Best grown in organically rich, fertile, consistently moist soils in full sun to part shade. Tolerant of a wide range of soils, including swampy or boggy conditions. Trim roots with a spade and promptly remove root suckers if colonial spread is undesired. Best stem color occurs on young stems. Although pruning is not required, many gardeners choose to remove 20-25% of the oldest stems in early spring of each year to stimulate growth of new stems which will display the best color. As an alternative to annual pruning, some gardeners prune all stems close to the ground (coppice to 8") in early spring every 2-3 years to renew. Any loss of flowers through spring pruning is not terribly significant since the small flowers of this dogwood are rather ordinary. Plants become stressed and more vulnerable to diseases such as canker in hot and humid summer climates south of USDA Zone 7.
Cornus sericea, commonly known as red twig dogwood or red osier dogwood, is an upright-spreading, suckering shrub that typically grows in the absence of pruning to 6-9’ tall with a slightly larger spread. With the exception of the lower midwest and deep South, this species is native to much of North America where it is typically found growing in wet swampy areas, wetland margins or along lakes and rivers. Ovate to lanceolate, medium to dark green leaves (2-5” long) acquire interesting shades of red to orange eventually fading to purple in autumn. Reddish stems turn bright red in winter and are particularly showy against a snowy backdrop. Tiny, fragrant, white flowers appear in flat-topped clusters (cymes to 2.5” diameter) in late spring, with sparse, intermittent, additional flowering sometimes continuing into summer. Flowers give way to clusters of whitish (sometimes with a bluish tinge) drupes in summer. Fruit is quite attractive to birds and is generally considered to have as much if not more ornamental interest than the flowers.
Red stems somewhat resemble the reddish stems of some osier willows, hence the common name of red osier dogwood. Some cultivars of this species (e.g., C. sericea 'Flaviramia') have yellow stems.
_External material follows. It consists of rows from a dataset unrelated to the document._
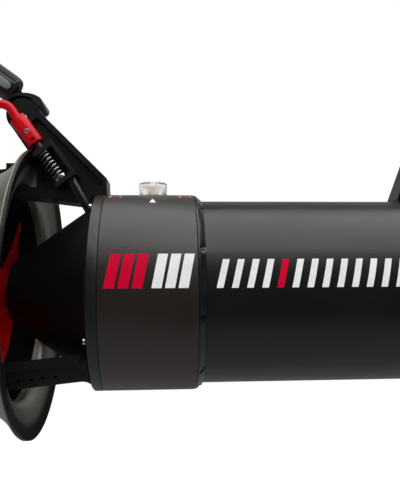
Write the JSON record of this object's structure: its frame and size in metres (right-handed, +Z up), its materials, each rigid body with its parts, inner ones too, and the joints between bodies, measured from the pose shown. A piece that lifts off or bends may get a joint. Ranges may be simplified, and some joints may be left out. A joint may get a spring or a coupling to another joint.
{
  "type": "underwater scooter",
  "caption": "Torpedo-shaped underwater scooter with a round hull, ducted propeller, pistol grip, sprung trigger rod, speed dial and carry handle.",
  "frame": {"origin": "on the hull's axis, at the joint between the tail section and the pressure tube", "axes": "+X along the hull's axis towards the nose, +Y to port, +Z up through the handle"},
  "size_m": [0.9138, 0.2948, 0.4263],
  "materials": {
    "hull_black": "black hard-anodised aluminium, fine satin",
    "tail_grey": "warm dark grey anodised aluminium, satin",
    "ring_dark": "dark grey anodised aluminium, satin",
    "bevel_dark": "dark anodised bevel",
    "cone_black": "black moulded plastic, fine texture",
    "shroud_grey": "grey moulded plastic, satin",
    "liner_black": "black moulded plastic",
    "beam_black": "black machined plastic, rounded edges",
    "grip_rubber": "black ribbed rubber",
    "bracket_black": "black powder coat",
    "seal_rubber": "black nitrile",
    "steel": "stainless steel",
    "spring_steel": "drawn stainless wire",
    "trigger_red": "red anodised aluminium, gloss",
    "propeller_red": "red moulded plastic",
    "dial_clear": "clear moulded plastic",
    "dial_white": "white plastic",
    "aluminium_raw": "machined aluminium",
    "magnet": "nickel-plated magnet",
    "iron": "laminated steel",
    "copper": "enamelled copper wire",
    "board_green": "glass-fibre board",
    "capacitor_black": "sleeved can",
    "battery_blue": "shrink-wrapped cells",
    "lead_red": "silicone lead",
    "lead_metal": "cast lead"
  },
  "bodies": {
    "hull": {"hull_tube": "hull_black", "nose_cap": "cone_black", "nose_o_rings": "seal_rubber", "nose_screws": "steel", "joint_ring": "bevel_dark", "joint_screws": "steel", "tail_housing": "tail_grey", "tail_ring": "ring_dark", "top_arm": "ring_dark", "near_arm": "ring_dark", "far_arm": "ring_dark", "ring_screws": "steel", "stern_cone": "cone_black", "bulkhead": "aluminium_raw", "tail_o_rings": "seal_rubber", "shroud_bell": "shroud_grey", "throat_liner": "liner_black", "shroud_screws": "steel", "tow_eye": "beam_black", "tow_eye_screws": "steel", "handle_beam": "beam_black", "beam_bolts": "steel", "hand_guard": "beam_black", "grip_sleeve": "grip_rubber", "grip_cap": "beam_black", "grip_bolt": "steel", "spring_bracket": "bracket_black", "bracket_screws": "steel", "return_spring": "spring_steel", "carry_handle": "beam_black", "carry_handle_bolts": "steel", "stator": "iron", "windings": "copper", "motor_housing": "aluminium_raw", "front_bearing": "steel", "rear_bearing": "steel", "shaft_seal": "seal_rubber", "sensor_board": "board_green", "controller_plate": "aluminium_raw", "controller_board": "board_green", "capacitors": "capacitor_black", "battery_rear": "battery_blue", "battery_front": "battery_blue", "battery_rails": "steel", "battery_plates": "aluminium_raw", "power_leads": "lead_red", "trim_weight": "lead_metal"},
    "trigger": {"pushrod": "bracket_black", "rod_magnet": "magnet", "spring_collar": "steel", "trigger_sleeve": "trigger_red", "sleeve_screws": "steel", "trigger_bar": "trigger_red"},
    "dial": {"speed_dial": "dial_clear", "dial_spindle": "dial_white"},
    "screw": {"propeller": "propeller_red", "prop_nut": "steel", "prop_shaft": "steel", "rotor": "iron", "rotor_magnets": "magnet"}
  },
  "joints": [
    {"name": "propeller_spin", "type": "hinge", "parent": "hull", "child": "screw", "pos_m": [-0.21, 0, 0], "axis": [1, 0, 0], "continuous": true},
    {"name": "trigger_pull", "type": "slide", "parent": "hull", "child": "trigger", "axis": [-0.5948, 0, 0.8039], "range_m": [0, 0.01], "stiffness_N_per_m": 700, "springref_m": -0.012, "deforming": ["return_spring"]},
    {"name": "dial_turn", "type": "hinge", "parent": "hull", "child": "dial", "pos_m": [-0.049, 0, 0.1], "axis": [0, 0, 1], "range_deg": [-120, 120]}
  ]
}
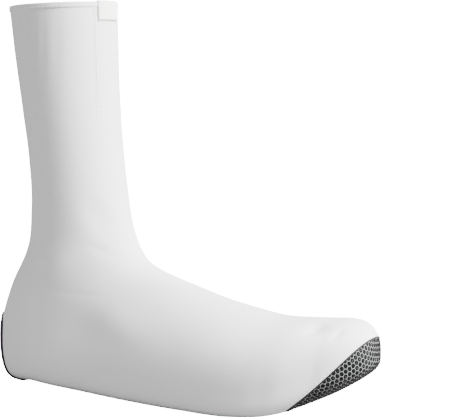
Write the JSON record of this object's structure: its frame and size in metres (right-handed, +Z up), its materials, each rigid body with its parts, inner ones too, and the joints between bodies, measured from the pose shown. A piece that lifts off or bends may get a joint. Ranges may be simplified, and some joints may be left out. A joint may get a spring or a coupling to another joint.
{
  "type": "cycling overshoe",
  "caption": "Tall stretch-cloth cycling overshoe for a right foot: a hollow leg and foot open at the rim and sole, with a gripping toe cap, a heel patch and a pull tab.",
  "frame": {"origin": "middle of the bounding box's bottom face, on the floor that the overshoe stands on", "axes": "+X towards the toe, -Y towards the outer side of the foot, +Z up the leg"},
  "size_m": [0.3006, 0.1018, 0.286],
  "materials": {
    "coated_cloth": "satin coated stretch knit",
    "grip_mesh": "black hexagonal grip cells on a pale net",
    "dark_binding": "matte stitched binding",
    "black_rubber": "matte rubberised cloth",
    "elastic_tape": "ribbed elastic tape"
  },
  "bodies": {
    "root": {"upper": "coated_cloth", "toe_cap": "grip_mesh", "toe_seam": "dark_binding", "heel_patch": "black_rubber", "front_tab": "elastic_tape"}
  },
  "joints": []
}
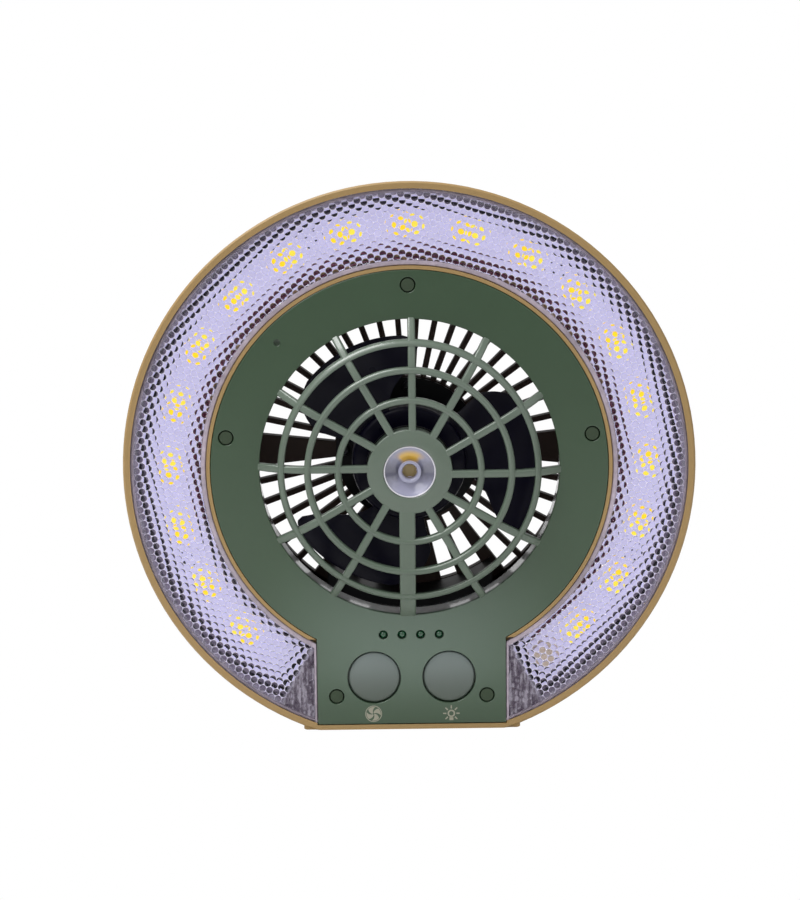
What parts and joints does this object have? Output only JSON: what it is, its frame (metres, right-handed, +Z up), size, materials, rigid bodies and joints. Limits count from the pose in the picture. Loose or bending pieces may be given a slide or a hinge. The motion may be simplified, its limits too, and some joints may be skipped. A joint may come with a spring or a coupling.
{
  "type": "portable camping fan",
  "caption": "Round tabletop camping fan on a flat base, with a clear ring lamp, centre spot lamp, green guard panel, push buttons and a fold-out wire stand.",
  "frame": {"origin": "middle of the flat base, under the fan axis and midway between the front rim and the rear face", "axes": "+Z up, front of the fan faces -Y, fan axis along Y, +X to the right seen from the front"},
  "size_m": [0.2098, 0.0647, 0.2035],
  "materials": {
    "tan_shell": "fine matt moulded",
    "green_panel": "satin moulded",
    "clear_lens": "clear moulded with a honeycomb of small cells",
    "white_board": "solder mask",
    "led_phosphor": "silicone over phosphor",
    "chip_parts": "moulded",
    "connector": "moulded",
    "wire_red": "smooth jacket",
    "wire_black": "smooth jacket",
    "black_plastic": "satin moulded",
    "grey_button": "smooth",
    "green_board": "solder mask",
    "zinc_steel": "zinc plated",
    "green_led": "clear tinted",
    "plug_rubber": "soft matt",
    "duct_gloss": "glossy",
    "brown_grille": "satin moulded",
    "motor_steel": "bright",
    "copper": "enamelled wire",
    "magnet": "sintered",
    "cell_wrap": "shrink film",
    "nickel": "bright",
    "stand_wire": "powder coated steel"
  },
  "bodies": {
    "housing": {"front_frame": "tan_shell", "rear_cover": "tan_shell", "front_panel": "green_panel", "lamp_lens": "clear_lens", "spot_lens": "clear_lens", "lamp_board": "white_board", "spot_board": "white_board", "lamp_leds": "led_phosphor", "spot_led": "led_phosphor", "lamp_resistors": "chip_parts", "board_parts": "chip_parts", "switch_bodies": "chip_parts", "lamp_connector": "connector", "lamp_wires": "wire_red", "motor_wires": "wire_red", "spot_wires": "wire_black", "spot_cap": "black_plastic", "motor_base": "black_plastic", "battery_tray": "black_plastic", "main_board": "green_board", "motor_board": "green_board", "port_board": "green_board", "board_screws": "zinc_steel", "panel_screws": "zinc_steel", "case_screws": "zinc_steel", "grille_screws": "zinc_steel", "motor_screws": "zinc_steel", "charge_leds": "green_led", "screw_plugs": "plug_rubber", "duct_ring": "duct_gloss", "rear_grille": "brown_grille", "stator_core": "motor_steel", "motor_bearings": "motor_steel", "stator_coils": "copper", "battery_cells": "cell_wrap", "battery_tabs": "nickel", "usb_c_socket": "nickel", "usb_a_socket": "nickel"},
    "fan_wheel": {"impeller": "black_plastic", "rotor_cup": "motor_steel", "rotor_magnet": "magnet", "motor_shaft": "motor_steel", "shaft_clip": "motor_steel"},
    "fan_key": {"fan_button": "grey_button", "fan_switch_stem": "chip_parts"},
    "light_key": {"light_button": "grey_button", "light_switch_stem": "chip_parts"},
    "stand": {"bail": "stand_wire", "bail_caps": "black_plastic"},
    "door": {"port_door": "tan_shell"}
  },
  "joints": [
    {"name": "fan_spin", "type": "hinge", "parent": "housing", "child": "fan_wheel", "pos_m": [0, 0, 0.0986], "axis": [0, -1, 0], "continuous": true},
    {"name": "fan_key_press", "type": "slide", "parent": "housing", "child": "fan_key", "axis": [0, 1, 0], "range_m": [0, 0.0005], "stiffness_N_per_m": 3000, "springref_m": -0.0003},
    {"name": "light_key_press", "type": "slide", "parent": "housing", "child": "light_key", "axis": [0, 1, 0], "range_m": [0, 0.0005], "stiffness_N_per_m": 3000, "springref_m": -0.0003},
    {"name": "stand_fold", "type": "hinge", "parent": "housing", "child": "stand", "pos_m": [0, 0.027, 0.1396], "axis": [1, 0, 0], "range_deg": [0, 180]},
    {"name": "door_open", "type": "hinge", "parent": "housing", "child": "door", "pos_m": [0.0787, 0.02565, 0.0676], "axis": [0, 0, -1], "range_deg": [0, 110]}
  ]
}
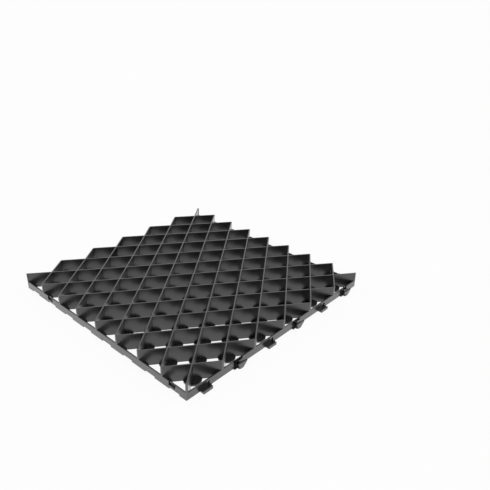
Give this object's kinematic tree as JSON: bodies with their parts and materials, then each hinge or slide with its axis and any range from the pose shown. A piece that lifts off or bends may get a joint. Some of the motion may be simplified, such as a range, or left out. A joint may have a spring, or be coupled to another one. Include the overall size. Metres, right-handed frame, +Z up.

Synonymous with and formerly known as Cornus stolonifera.
Genus name comes from the Latin word cornu meaning horn in probable reference to the strength and density of the wood. Cornus is also the Latin name for cornelian cherry.
Specific epithet from Latin means silky in reference to the hairs present on young twigs and upper leaf surfaces.
'Allemans' is a compact cultivar which grows to a maximum size of 5' tall by 5' wide with a spreading, stoloniferous habit. The outstanding ornamental feature of this plant is its bright red winter stems.
Susceptible to leaf and twig blights, canker and leaf spots. Scale, leaf miners and bagworms are occasional insect pests.
Excellent massed or as a specimen. Effective in shrub borders where plants can be combined with evergreens or a contrasting color of redtwig dogwoods for interesting winter contrast. Also effective in naturalistic plantings in moist soils where plants can be allowed to spread and form thickets. Plants perform very well in wet locations such as low spots or along streams or ponds where spreading roots can help combat soil erosion. May also be used as a property line screen.